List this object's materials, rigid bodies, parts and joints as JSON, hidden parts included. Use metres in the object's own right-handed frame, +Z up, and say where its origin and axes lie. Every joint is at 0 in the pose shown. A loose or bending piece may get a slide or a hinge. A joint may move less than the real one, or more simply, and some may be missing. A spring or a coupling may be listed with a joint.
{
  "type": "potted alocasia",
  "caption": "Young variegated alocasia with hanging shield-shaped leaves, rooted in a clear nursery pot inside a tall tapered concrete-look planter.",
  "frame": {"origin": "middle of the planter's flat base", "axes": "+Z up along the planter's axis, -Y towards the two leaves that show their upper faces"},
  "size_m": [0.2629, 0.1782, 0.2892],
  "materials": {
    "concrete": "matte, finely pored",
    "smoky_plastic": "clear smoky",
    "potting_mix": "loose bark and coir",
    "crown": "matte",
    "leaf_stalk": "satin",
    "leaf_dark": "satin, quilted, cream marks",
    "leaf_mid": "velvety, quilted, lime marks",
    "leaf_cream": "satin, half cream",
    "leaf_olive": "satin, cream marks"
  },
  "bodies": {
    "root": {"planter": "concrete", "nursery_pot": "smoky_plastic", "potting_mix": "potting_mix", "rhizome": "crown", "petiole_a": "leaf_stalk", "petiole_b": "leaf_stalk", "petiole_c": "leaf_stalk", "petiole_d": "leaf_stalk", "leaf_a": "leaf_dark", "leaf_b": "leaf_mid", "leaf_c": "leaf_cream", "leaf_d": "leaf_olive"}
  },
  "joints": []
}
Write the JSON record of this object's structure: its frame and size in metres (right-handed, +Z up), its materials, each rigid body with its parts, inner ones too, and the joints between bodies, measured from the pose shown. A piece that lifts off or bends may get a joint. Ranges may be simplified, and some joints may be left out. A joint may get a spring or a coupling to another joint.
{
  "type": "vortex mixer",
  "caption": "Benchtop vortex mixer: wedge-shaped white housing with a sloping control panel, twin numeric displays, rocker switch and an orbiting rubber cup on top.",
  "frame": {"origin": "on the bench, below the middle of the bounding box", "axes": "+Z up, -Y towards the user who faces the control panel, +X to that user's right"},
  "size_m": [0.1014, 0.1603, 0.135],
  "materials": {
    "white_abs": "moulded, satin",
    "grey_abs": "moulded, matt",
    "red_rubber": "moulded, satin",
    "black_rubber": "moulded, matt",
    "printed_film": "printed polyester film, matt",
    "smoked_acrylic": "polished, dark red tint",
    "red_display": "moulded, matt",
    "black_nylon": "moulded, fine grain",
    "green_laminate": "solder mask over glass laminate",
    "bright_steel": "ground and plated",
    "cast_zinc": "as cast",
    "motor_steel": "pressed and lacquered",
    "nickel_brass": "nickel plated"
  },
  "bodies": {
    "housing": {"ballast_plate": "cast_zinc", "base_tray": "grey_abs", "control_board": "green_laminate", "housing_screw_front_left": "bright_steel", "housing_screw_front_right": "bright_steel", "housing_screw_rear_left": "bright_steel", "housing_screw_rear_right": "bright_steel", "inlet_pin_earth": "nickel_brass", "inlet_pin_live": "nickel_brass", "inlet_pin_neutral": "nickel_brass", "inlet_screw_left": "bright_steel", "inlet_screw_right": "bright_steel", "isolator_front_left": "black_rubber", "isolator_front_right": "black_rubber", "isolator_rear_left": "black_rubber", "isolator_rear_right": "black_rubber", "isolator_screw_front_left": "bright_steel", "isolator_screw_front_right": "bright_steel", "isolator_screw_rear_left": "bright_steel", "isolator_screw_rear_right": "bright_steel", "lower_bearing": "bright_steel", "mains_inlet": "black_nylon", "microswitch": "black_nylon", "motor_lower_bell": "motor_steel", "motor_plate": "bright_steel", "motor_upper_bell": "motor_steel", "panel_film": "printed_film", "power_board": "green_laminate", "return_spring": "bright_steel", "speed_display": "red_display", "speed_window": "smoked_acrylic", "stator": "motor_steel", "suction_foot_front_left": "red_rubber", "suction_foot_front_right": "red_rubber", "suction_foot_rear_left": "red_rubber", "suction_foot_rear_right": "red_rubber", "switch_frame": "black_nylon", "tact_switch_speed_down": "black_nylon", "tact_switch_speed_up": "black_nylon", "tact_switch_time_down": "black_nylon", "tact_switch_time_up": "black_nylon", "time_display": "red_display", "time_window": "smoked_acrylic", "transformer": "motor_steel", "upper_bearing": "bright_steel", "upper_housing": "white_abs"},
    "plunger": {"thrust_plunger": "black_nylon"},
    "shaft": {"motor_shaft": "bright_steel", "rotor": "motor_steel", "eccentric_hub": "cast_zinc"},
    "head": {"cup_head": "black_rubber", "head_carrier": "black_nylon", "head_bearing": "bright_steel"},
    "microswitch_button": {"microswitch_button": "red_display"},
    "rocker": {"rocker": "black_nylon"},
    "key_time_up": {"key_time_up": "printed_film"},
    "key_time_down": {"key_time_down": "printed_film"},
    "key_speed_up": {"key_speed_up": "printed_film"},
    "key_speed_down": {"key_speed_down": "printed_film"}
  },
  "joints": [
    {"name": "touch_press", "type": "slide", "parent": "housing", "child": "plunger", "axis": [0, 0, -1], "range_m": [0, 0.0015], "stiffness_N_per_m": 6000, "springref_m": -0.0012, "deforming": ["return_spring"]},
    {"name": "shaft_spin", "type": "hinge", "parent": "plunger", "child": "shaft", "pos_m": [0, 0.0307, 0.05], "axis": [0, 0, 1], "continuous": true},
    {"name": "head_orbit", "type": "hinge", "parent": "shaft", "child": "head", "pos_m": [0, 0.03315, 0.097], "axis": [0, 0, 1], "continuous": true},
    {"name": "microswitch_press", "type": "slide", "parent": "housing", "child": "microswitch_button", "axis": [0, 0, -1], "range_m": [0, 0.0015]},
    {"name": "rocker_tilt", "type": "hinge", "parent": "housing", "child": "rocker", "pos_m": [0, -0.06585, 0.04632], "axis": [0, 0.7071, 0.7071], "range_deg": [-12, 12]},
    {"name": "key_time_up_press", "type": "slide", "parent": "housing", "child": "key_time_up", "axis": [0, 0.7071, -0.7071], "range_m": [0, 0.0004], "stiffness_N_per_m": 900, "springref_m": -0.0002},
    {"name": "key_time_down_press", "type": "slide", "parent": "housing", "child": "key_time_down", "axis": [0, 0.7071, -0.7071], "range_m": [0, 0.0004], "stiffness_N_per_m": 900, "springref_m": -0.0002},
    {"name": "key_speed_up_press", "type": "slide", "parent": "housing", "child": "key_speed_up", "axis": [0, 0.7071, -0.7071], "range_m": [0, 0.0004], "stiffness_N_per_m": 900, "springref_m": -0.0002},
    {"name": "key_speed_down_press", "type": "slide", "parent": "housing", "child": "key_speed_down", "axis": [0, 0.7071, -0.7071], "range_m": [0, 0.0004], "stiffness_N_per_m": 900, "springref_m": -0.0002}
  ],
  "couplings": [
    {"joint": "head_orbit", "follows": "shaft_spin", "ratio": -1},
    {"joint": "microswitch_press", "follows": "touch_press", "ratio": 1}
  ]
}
+ + +
> OBJECTIVE
In the records above, how many lines contain the string "loose"? State that number only.

> CORRECT RESULT
2